_Requirements_: Reproduce exactly the lines from the one containing "Write the OpenSCAD" through the one containing "pivot_h = 24.5; // [24.5:0.1:32]", both included, and nothing else.

****

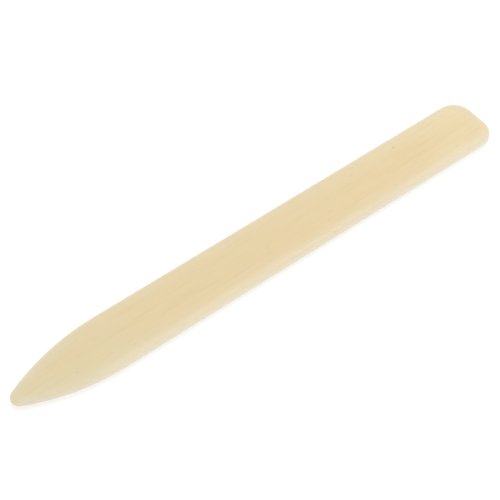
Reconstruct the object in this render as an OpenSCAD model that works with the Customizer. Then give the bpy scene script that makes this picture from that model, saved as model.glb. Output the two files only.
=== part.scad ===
// Bone folder: a flat blade of bone for pressing seams open and creasing folds.
// It lies on the XY plane, with its point towards -X and its heel towards +X. The heel end is slanted,
// so the side at -Y is the longer one. The origin is on the resting face, below the middle of the blade.

/* [Blade] */
// Overall length, from the nose to the heel
blade_length = 152; // [120:1:210]
// Width across the two parallel sides
blade_width = 16.6; // [13:0.1:26]
// Thickness of the flat faces
blade_thickness = 3; // [2.4:0.1:4.5]

/* [Point] */
// Length of the curved point, from the nose to the parallel sides
point_length = 28.6; // [20:0.1:45]
// Radius of the nose, seen from above
nose_radius = 2.5; // [2.2:0.1:4]
// Thickness of the nose. Both faces are sanded down towards it over the length of the point
nose_thickness = 2.2; // [1.2:0.1:2.4]

/* [Heel] */
// Slant of the heel end, in degrees away from square
heel_slant = 6; // [0:0.5:15]
// Radius of the heel corner on the longer side
long_corner_radius = 5; // [2.2:0.1:6]
// Radius of the heel corner on the shorter side
short_corner_radius = 6.1; // [2.2:0.1:6.4]

/* [Edge] */
// How far in from the rim the faces begin to fall away
edge_depth = 2; // [0.8:0.1:2.1]
// Fullness of the rounded edge, where 2 is an ellipse and more is squarer
edge_fullness = 2.2; // [1.6:0.1:4]

/* [Smoothness] */
// Steps around each heel corner, and around each half of the nose
corner_steps = 12; // [6:1:18]
// Steps along each curved flank of the point
flank_steps = 20; // [8:1:28]
// Steps around the edge, from one face to the other
edge_steps = 12; // [6:2:16]

/* [Hidden] */

bone_colour = [0.91, 0.83, 0.66];
half_width = blade_width / 2;
half_length = blade_length / 2;

// Each flank is an arc that is tangent to the nose and to its parallel side
nose_x = nose_radius - half_length;
shoulder_x = point_length - half_length;
flank_run = shoulder_x - nose_x;
flank_radius = (pow(flank_run, 2) / (half_width - nose_radius) + half_width + nose_radius) / 2;
flank_offset = flank_radius - half_width;
flank_angle = atan2(flank_run, flank_offset);

// The heel end is tangent to both heel corners, and heel_reach is its distance from the origin
heel_normal = [cos(heel_slant), sin(heel_slant)];
long_corner = [half_length - long_corner_radius, long_corner_radius - half_width];
heel_reach = long_corner * heel_normal + long_corner_radius;
short_y = half_width - short_corner_radius;
short_x = (heel_reach - short_corner_radius - short_y * heel_normal[1]) / heel_normal[0];

// A stop on the outline is the centre, radius and angle of an arc at one place, so that
// the point at any depth in from the rim lies towards the same centre
function arc(centre, radius, from, to, steps, first = 1) =
    [for (i = [first:steps]) [centre, radius, from + (to - from) * i / steps]];
function inset_point(stop, depth) =
    stop[0] + (stop[1] - depth) * [cos(stop[2]), sin(stop[2])];

// Stops from the nose to the heel end, along the longer side and along the shorter side
long_side = concat(
    arc([nose_x, 0], nose_radius, 180, 270 - flank_angle, corner_steps, first = 0),
    arc([shoulder_x, flank_offset], flank_radius, 270 - flank_angle, 270, flank_steps),
    arc(long_corner, long_corner_radius, 270, 360 + heel_slant, corner_steps, first = 0));
short_side = concat(
    arc([nose_x, 0], nose_radius, 180, 90 + flank_angle, corner_steps, first = 0),
    arc([shoulder_x, -flank_offset], flank_radius, 90 + flank_angle, 90, flank_steps),
    arc([short_x, short_y], short_corner_radius, 90, heel_slant, corner_steps, first = 0));
last = len(long_side) - 1;
outline = concat(long_side, [for (i = [last:-1:1]) short_side[i]]);
stops = len(outline);

// The rounded edge is a quarter of a superellipse, mirrored about the middle of the thickness
function edge_inset(a) = edge_depth * (1 - pow(cos(a), 2 / edge_fullness));
function edge_height(a) = sign(a) * pow(abs(sin(a)), 2 / edge_fullness) / 2;
function thickness_at(x) =
    let (share = min(1, (x + half_length) / point_length))
    nose_thickness + (blade_thickness - nose_thickness) * sin(90 * share);

// Each ring of points runs once around the outline, from the lower face up to the upper face
function ring(a) = [for (stop = outline)
    let (p = inset_point(stop, edge_inset(a)))
    [p[0], p[1], blade_thickness / 2 + edge_height(a) * thickness_at(p[0])]];

module bone_folder() {
    rings = [for (j = [0:edge_steps]) ring(180 * j / edge_steps - 90)];
    top = edge_steps * stops;
    edge_faces = [for (j = [0:edge_steps - 1], i = [0:stops - 1])
        let (k = (i + 1) % stops, low = j * stops, high = low + stops)
        [low + i, high + i, high + k, low + k]];
    face_strips = [for (i = [0:last - 1])
        let (a = (stops - i) % stops, b = stops - i - 1)
        i == 0 ? [0, 1, b] : [i, i + 1, b, a]];
    lower_faces = face_strips;
    upper_faces = [for (strip = face_strips)
        [for (k = [len(strip) - 1:-1:0]) strip[k] + top]];
    color(bone_colour)
        polyhedron(points = [for (r = rings) each r],
            faces = concat(edge_faces, lower_faces, upper_faces));
}

bone_folder();
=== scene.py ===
# %% [markdown]
# # A bone folder
#
# A bone folder is one flat blade of polished bone. It presses seams open, turns out corners and
# creases folds. It has no joints and no second piece, so everything that makes it look right is in
# its outline, in its softly rounded edge and in the bone itself.
#
# This lesson draws the blade as a maker lays it out: arcs with a compass, straight sides with a ruler,
# then the edges are sanded round and the point is thinned. Each cell makes or finishes one thing.

import math

import bmesh
import bpy
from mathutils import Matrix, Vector
from mathutils.kdtree import KDTree


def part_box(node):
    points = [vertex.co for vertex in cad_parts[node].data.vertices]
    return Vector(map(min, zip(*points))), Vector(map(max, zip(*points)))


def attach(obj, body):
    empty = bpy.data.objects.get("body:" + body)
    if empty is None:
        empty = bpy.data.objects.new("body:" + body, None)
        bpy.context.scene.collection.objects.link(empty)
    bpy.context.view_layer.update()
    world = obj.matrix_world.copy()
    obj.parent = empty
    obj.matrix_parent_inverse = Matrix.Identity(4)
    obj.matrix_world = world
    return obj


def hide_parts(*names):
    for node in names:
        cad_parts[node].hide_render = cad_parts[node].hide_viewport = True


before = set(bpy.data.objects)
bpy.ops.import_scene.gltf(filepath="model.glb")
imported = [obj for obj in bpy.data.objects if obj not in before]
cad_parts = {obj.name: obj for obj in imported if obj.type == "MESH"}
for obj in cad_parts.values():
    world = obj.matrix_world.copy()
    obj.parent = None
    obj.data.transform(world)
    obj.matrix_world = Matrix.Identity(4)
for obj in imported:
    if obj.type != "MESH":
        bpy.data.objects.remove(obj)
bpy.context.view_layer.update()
MM = 0.001

# %% [markdown]
# ## The sizes of the blade
#
# The length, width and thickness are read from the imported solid, so the visible blade can never drift
# away from it. The radii are the ones a maker would note on a drawing: a nose, two long curved flanks
# and two heel corners. Each flank touches the nose and its straight side without a corner, and that
# fixes its radius.

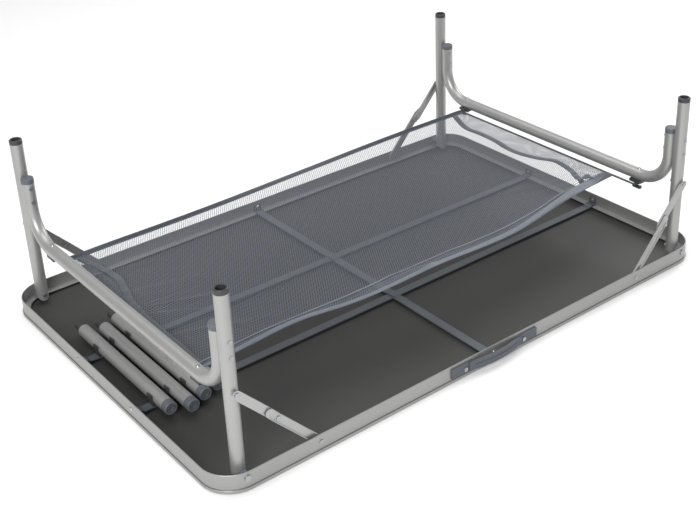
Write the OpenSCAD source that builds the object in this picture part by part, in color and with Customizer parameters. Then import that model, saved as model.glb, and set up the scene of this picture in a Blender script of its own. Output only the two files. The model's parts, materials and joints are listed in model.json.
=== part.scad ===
// Folding camp table, standing upside down on its tabletop with both leg frames unfolded.
// +X runs along the table, +Y across it, +Z up. The origin is the middle of the tabletop face.

/* [Tabletop] */
// Length over the rim's web
top_l = 1200; // [900:10:1500]
// Width over the rim's web
top_w = 790; // [740:5:1000]
// Height of the rim
rim_h = 36.6; // [34:0.2:50]
// Outer corner radius of the rim
corner_r = 60; // [30:1:80]
// Thickness of the rim's web
web_t = 1.8; // [1.2:0.1:3]
// Height of the outer lip around the board
lip_h = 6.6; // [4:0.2:8]
// How far the outer lip stands proud of the web
lip_out = 1.7; // [0.5:0.1:3]
// Height of the shadow groove above the lip
groove_h = 1.4; // [0.8:0.1:2.5]
// Thickness of the tabletop board
board_t = 5; // [4:0.5:7]
// Height of the inner ledge and of the bars that rest on it
ledge_h = 9; // [8.5:0.5:9]
// Reach of the inner ledge over the board
ledge_d = 13; // [8:0.5:16]
// Rise of the ledge where it meets the web
ledge_rise = 1.8; // [1:0.1:2.2]

/* [Stiffening bars] */
// Width of the flat bars
bar_w = 18; // [12:1:24]
// Thickness of the flat bars
bar_t = 2.5; // [2:0.1:3]
// Distance of the two long bars from the middle line
bar_y = 102.5; // [85:0.5:120]
// Height of the riveted tabs above the tabletop face
tab_h = 27; // [24:0.5:32]

/* [Leg frames] */
// Outer diameter of every round tube
tube_d = 25; // [20:0.5:28]
// Wall of every round tube
tube_wall = 1.2; // [0.9:0.1:2]
// Distance of the legs' axes from the rim's ends
leg_inset_x = 52; // [45:0.5:70]
// Room from each leg's outer face to the outside of the long rim
leg_room = 16; // [15:0.5:22]
// Height of the legs' pivots
pivot_h = 24.5; // [24.5:0.1:32]
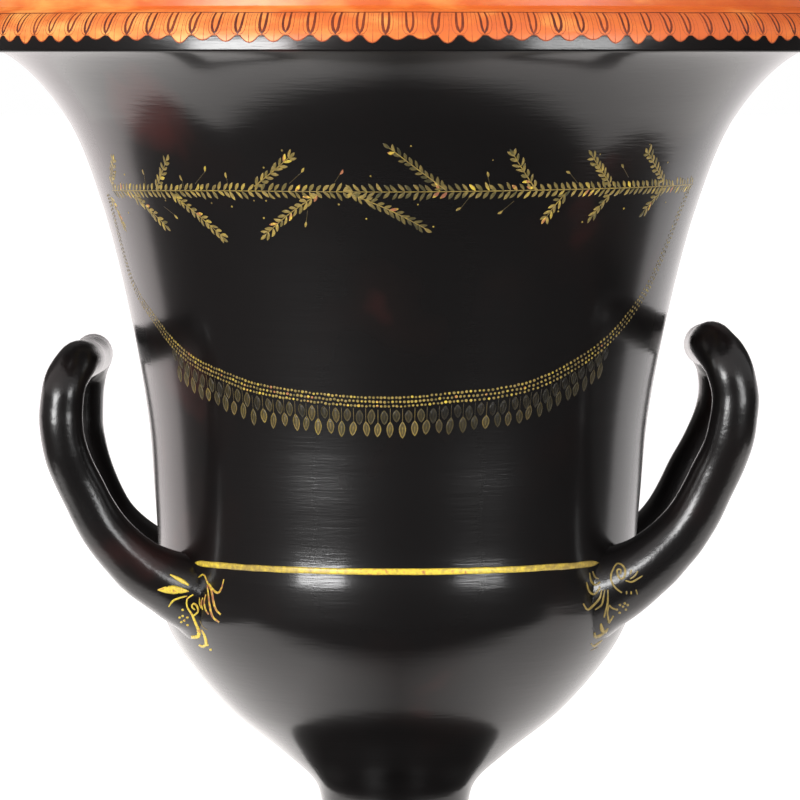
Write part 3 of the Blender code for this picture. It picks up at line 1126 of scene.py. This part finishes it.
# Each is drawn as seen from the front and a little above, and laid on whatever of the pot is behind it.
START_AT = 200.0
DRAWN_AT = 45.0
GLANCE = 0.087
LEFT_ROOT = (-67.0, 99.5)
RIGHT_ROOT = (69.0, 100.5)
BRIGHT = 0.84
REDDISH = 0.94
OLIVE = 0.45
LEFT_PALMETTE = [
    # a line in millimetres from the root, its half-widths, hue and cover
    ([(-10.5, 3), (-5, 3), (-0.5, 2.5)], [0.2, 1.1, 1.45, 1.0, 0.2], BRIGHT, 1.0),
    ([(-6.5, 8), (-2, 5.5), (-0.5, 4.5)], [0.2, 0.6, 0.7, 0.3], BRIGHT, 0.95),
    ([(-7, -2.5), (-5.5, -0.5), (-3, 0.5), (-1, 1)], [0.2, 0.35, 0.3, 0.2], BRIGHT, 0.9),
    ([(1, 1.5), (-1, 0), (-1, -2.5), (0.5, -5), (1.5, -7.5), (2.5, -10), (2.5, -12), (1.5, -12.5),
      (0, -12.5)], [0.25, 0.25, 0.3, 0.4, 0.5, 0.7, 0.6], BRIGHT, 0.95),
    ([(3.5, -10), (4.5, -12), (5, -14.5), (4, -15.5), (2.5, -15)], [0.25, 0.5, 0.6, 0.3], BRIGHT, 0.9),
    ([(1, -5.5), (2.5, -4), (2, -2), (1, -1.5), (0.5, -2.5), (1.5, -3.5)], [0.3, 0.35, 0.25], BRIGHT, 0.85),
    ([(4.5, 8), (5.5, 5.5), (7, 2.5), (7.5, -0.5), (8.5, -3.5), (10, -5)],
     [0.2, 0.35, 0.4, 0.3], REDDISH, 0.85),
    ([(6, 5), (7.5, 3), (9, 2), (10, 3), (11, 6.5)], [0.3, 0.4, 0.3, 0.15], REDDISH, 0.8),
    ([(5.5, 4.5), (6, 0.5), (6.5, -3), (7.5, -6), (9.5, -7.5)], [0.2, 0.3, 0.4, 0.3], REDDISH, 0.85),
    ([(5, 1.5), (4.5, -1), (5, -3.5), (6, -5)], [0.2, 0.3, 0.25], REDDISH, 0.8),
    ([(4, 0.5), (3.5, -1.5), (4, -3.5)], [0.2, 0.3, 0.2], REDDISH, 0.75),
    ([(3, 0.5), (3, -1.5), (3.5, -3)], [0.2, 0.25, 0.2], BRIGHT, 0.7),
    ([(2.5, 7), (4, 8), (4.5, 7.5)], [0.2, 0.3, 0.2], BRIGHT, 0.7),
    ([(3, -7), (4, -9), (5.5, -10)], [0.15, 0.2, 0.15], OLIVE, 0.5),
]
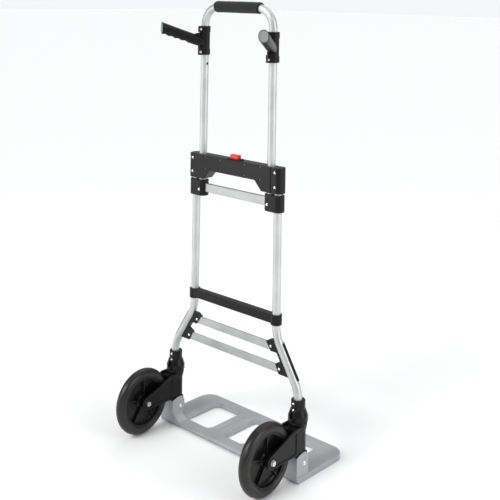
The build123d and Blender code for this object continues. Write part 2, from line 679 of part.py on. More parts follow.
with BuildPart() as right_foot:
    with BuildSketch(Plane.YZ.offset(CORNER_X - FOOT_HALF)):
        with Locations((0, PIVOT_Z)):
            Circle(FOOT_R)
        with Locations((0, (PIVOT_Z + FOOT_TOP) / 2)):
            Rectangle(2 * FOOT_R, FOOT_TOP - PIVOT_Z)
    extrude(amount=2 * FOOT_HALF)
    with BuildSketch(Plane.XY.offset(SIDE_FOOT_Z - FIT)):
        with Locations((CORNER_X, 0)):
            Circle(TUBE_R + FIT)
    extrude(amount=FOOT_TOP - SIDE_FOOT_Z + 1, mode=Mode.SUBTRACT)
    with Locations((CORNER_X, 0, PIVOT_Z)):
        Cylinder(PIVOT_R + RUN, 3 * FOOT_HALF, rotation=(0, 90, 0), mode=Mode.SUBTRACT)
save(right_foot, "right_foot")
save(mirrored(right_foot), "left_foot")


# ---------------------------------------------------------------- toe plate
EAR_FRONT = 15.0
EAR_TOP = 71.0
WALL_TOP = 64.0
CORNER_ROUND = 6.0
UNDERCUT = 5.0  # bevel under the rear edge, for tilting the truck back
FLARE_FOOT_X = 165.0
FLARE_TOP_Z = 34.0
RIDGE = 3.0  # the rear wall stands this far above the flare
OPENING_REAR = 2.0
OPENING_FRONT = 140.0
SIDE_OPENING = (91.0, 192.0)
CENTRE_OPENING = 38.0
LIP = 2.5
GROOVE_X = 62.0

inner_ear_out = CORNER_X - EAR_INNER - SHEET
inner_ear_in = CORNER_X - EAR_INNER
outer_ear_in = CORNER_X + EAR_INNER


def openings():
    """The three windows of the deck, seen from above."""
    depth = OPENING_FRONT - OPENING_REAR
    middle = (OPENING_FRONT + OPENING_REAR) / 2
    width = SIDE_OPENING[1] - SIDE_OPENING[0]
    with BuildSketch() as windows:
        with Locations((0, middle)):
            RectangleRounded(2 * CENTRE_OPENING, depth, 14)
        with Locations(*[(s * sum(SIDE_OPENING) / 2, middle) for s in (-1, 1)]):
            RectangleRounded(width, depth, 18)
    return windows.sketch


def ear(x):
    """One clevis ear: a thin upright plate whose left face is at x."""
    with BuildPart() as plate:
        with BuildSketch(Plane.YZ.offset(x)) as profile:
            with BuildLine():
                Polyline(
                    (PLATE_REAR, 1),
                    (EAR_FRONT, 1),
                    (EAR_FRONT, EAR_TOP - 13),
                    (EAR_FRONT - 10, EAR_TOP),
                    (-8, EAR_TOP),
                    (-21, EAR_TOP - 2.5),
                    (PLATE_REAR, WALL_TOP),
                    close=True,
                )
            make_face()
            fillet(profile.vertices().filter_by(lambda v: v.Y > EAR_TOP - 20), 3)
        extrude(amount=SHEET)
    return plate.part


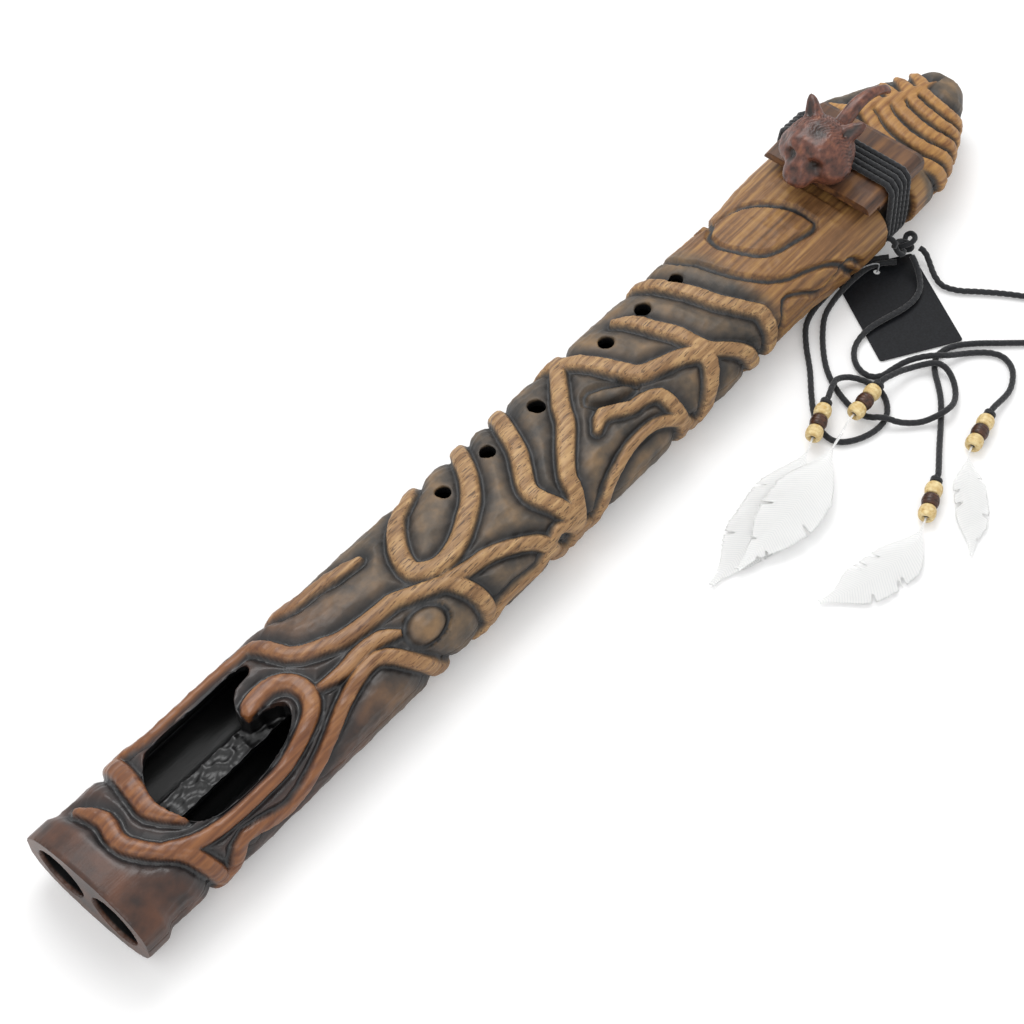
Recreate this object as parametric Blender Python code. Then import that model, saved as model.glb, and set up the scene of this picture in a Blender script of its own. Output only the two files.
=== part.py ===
# Carved wooden double flute with its tied block, cords, beads, feathers and hang card.
# Units are metres. +X runs from the foot to the mouth, +Y to the player's melody bore, +Z up.
# The origin is under the middle of the body, on the surface that the flute lies on.

import math

import bmesh
import bpy
import numpy as np
from mathutils import Matrix, Vector

# Body
BODY_LENGTH = 0.630
BODY_HEIGHT = 0.042
BODY_HALF_WIDTH = 0.0358
RIM_HALF_WIDTH = 0.0366
RIM_LENGTH = 0.011
NECK_DEPTH = 0.0018
HEAD_HALF_WIDTH = 0.0392
HEAD_LENGTH = 0.135
NOSE_LENGTH = 0.062
TIP_HALF_WIDTH = 0.0125
TIP_DROP = 0.009
TIP_RISE = 0.006
SECTION_POWER = 2.5
BASE_FLAT_DEPTH = 0.0005
GLUE_GAP = 0.0003

# Bores and air ways
BORE_RADIUS = 0.013
BORE_SPREAD = 0.0162
SOUND_CHAMBER_LENGTH = 0.516
STOP_WALL = 0.014
SLOW_CHAMBER_RADIUS = 0.010
SLOW_CHAMBER_LENGTH = 0.058
MOUTH_HOLE_RADIUS = 0.0034
MOUTH_HOLE_SPREAD = 0.0062
SOUND_HOLE_LENGTH = 0.0065
SOUND_HOLE_WIDTH = 0.009
FLUE_INLET_LENGTH = 0.006
FLUE_DEPTH = 0.0011
NEST_DEPTH = 0.002
NEST_HALF_WIDTH = 0.027

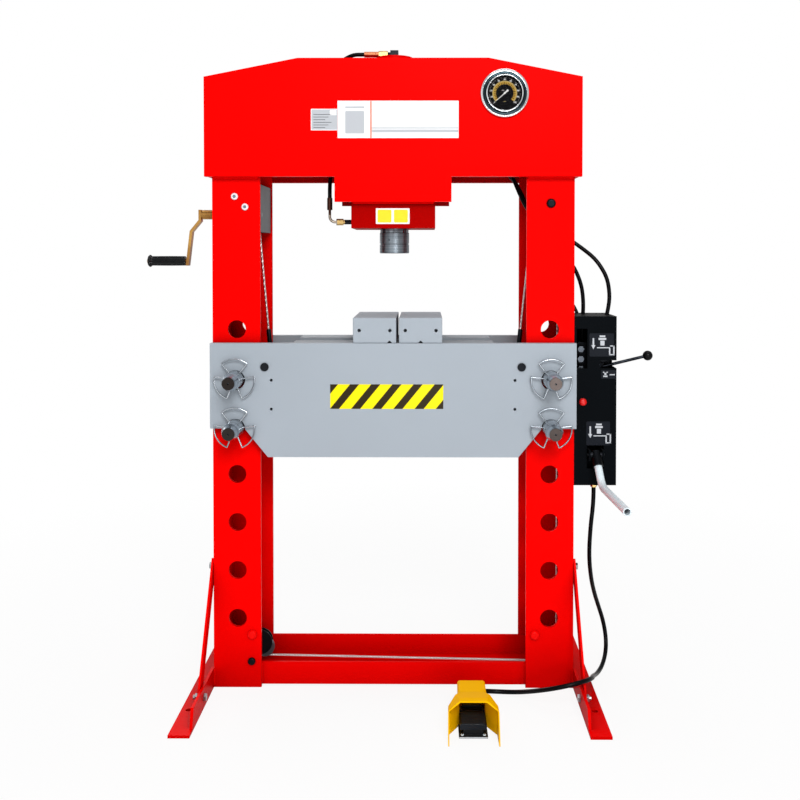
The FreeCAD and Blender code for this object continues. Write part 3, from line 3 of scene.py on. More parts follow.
import bmesh
import bpy
import numpy as np
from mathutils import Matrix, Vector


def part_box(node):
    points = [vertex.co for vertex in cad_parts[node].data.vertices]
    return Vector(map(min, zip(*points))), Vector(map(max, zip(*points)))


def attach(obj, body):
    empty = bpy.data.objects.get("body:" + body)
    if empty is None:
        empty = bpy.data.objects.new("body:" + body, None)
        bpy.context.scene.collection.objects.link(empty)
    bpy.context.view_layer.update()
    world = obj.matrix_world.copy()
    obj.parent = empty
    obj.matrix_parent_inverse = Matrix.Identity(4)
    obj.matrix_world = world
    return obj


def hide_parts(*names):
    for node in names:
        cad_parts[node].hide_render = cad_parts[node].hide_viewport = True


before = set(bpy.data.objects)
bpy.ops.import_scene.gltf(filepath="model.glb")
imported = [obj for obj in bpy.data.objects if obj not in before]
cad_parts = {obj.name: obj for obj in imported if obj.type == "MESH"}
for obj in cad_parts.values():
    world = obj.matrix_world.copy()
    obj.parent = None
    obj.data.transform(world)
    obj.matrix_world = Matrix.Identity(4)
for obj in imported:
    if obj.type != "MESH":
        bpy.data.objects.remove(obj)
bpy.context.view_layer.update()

bpy.context.scene.view_settings.view_transform = "Standard"
MM = 0.001
SHADER = "ShaderNode"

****

_Response below_:
Write the OpenSCAD source that builds the object in this picture part by part, in color and with Customizer parameters. Then import that model, saved as model.glb, and set up the scene of this picture in a Blender script of its own. Output only the two files. The model's parts, materials and joints are listed in model.json.
=== part.scad ===
// Folding camp table, standing upside down on its tabletop with both leg frames unfolded.
// +X runs along the table, +Y across it, +Z up. The origin is the middle of the tabletop face.

/* [Tabletop] */
// Length over the rim's web
top_l = 1200; // [900:10:1500]
// Width over the rim's web
top_w = 790; // [740:5:1000]
// Height of the rim
rim_h = 36.6; // [34:0.2:50]
// Outer corner radius of the rim
corner_r = 60; // [30:1:80]
// Thickness of the rim's web
web_t = 1.8; // [1.2:0.1:3]
// Height of the outer lip around the board
lip_h = 6.6; // [4:0.2:8]
// How far the outer lip stands proud of the web
lip_out = 1.7; // [0.5:0.1:3]
// Height of the shadow groove above the lip
groove_h = 1.4; // [0.8:0.1:2.5]
// Thickness of the tabletop board
board_t = 5; // [4:0.5:7]
// Height of the inner ledge and of the bars that rest on it
ledge_h = 9; // [8.5:0.5:9]
// Reach of the inner ledge over the board
ledge_d = 13; // [8:0.5:16]
// Rise of the ledge where it meets the web
ledge_rise = 1.8; // [1:0.1:2.2]

/* [Stiffening bars] */
// Width of the flat bars
bar_w = 18; // [12:1:24]
// Thickness of the flat bars
bar_t = 2.5; // [2:0.1:3]
// Distance of the two long bars from the middle line
bar_y = 102.5; // [85:0.5:120]
// Height of the riveted tabs above the tabletop face
tab_h = 27; // [24:0.5:32]

/* [Leg frames] */
// Outer diameter of every round tube
tube_d = 25; // [20:0.5:28]
// Wall of every round tube
tube_wall = 1.2; // [0.9:0.1:2]
// Distance of the legs' axes from the rim's ends
leg_inset_x = 52; // [45:0.5:70]
// Room from each leg's outer face to the outside of the long rim
leg_room = 16; // [15:0.5:22]
// Height of the legs' pivots
pivot_h = 24.5; // [24.5:0.1:32]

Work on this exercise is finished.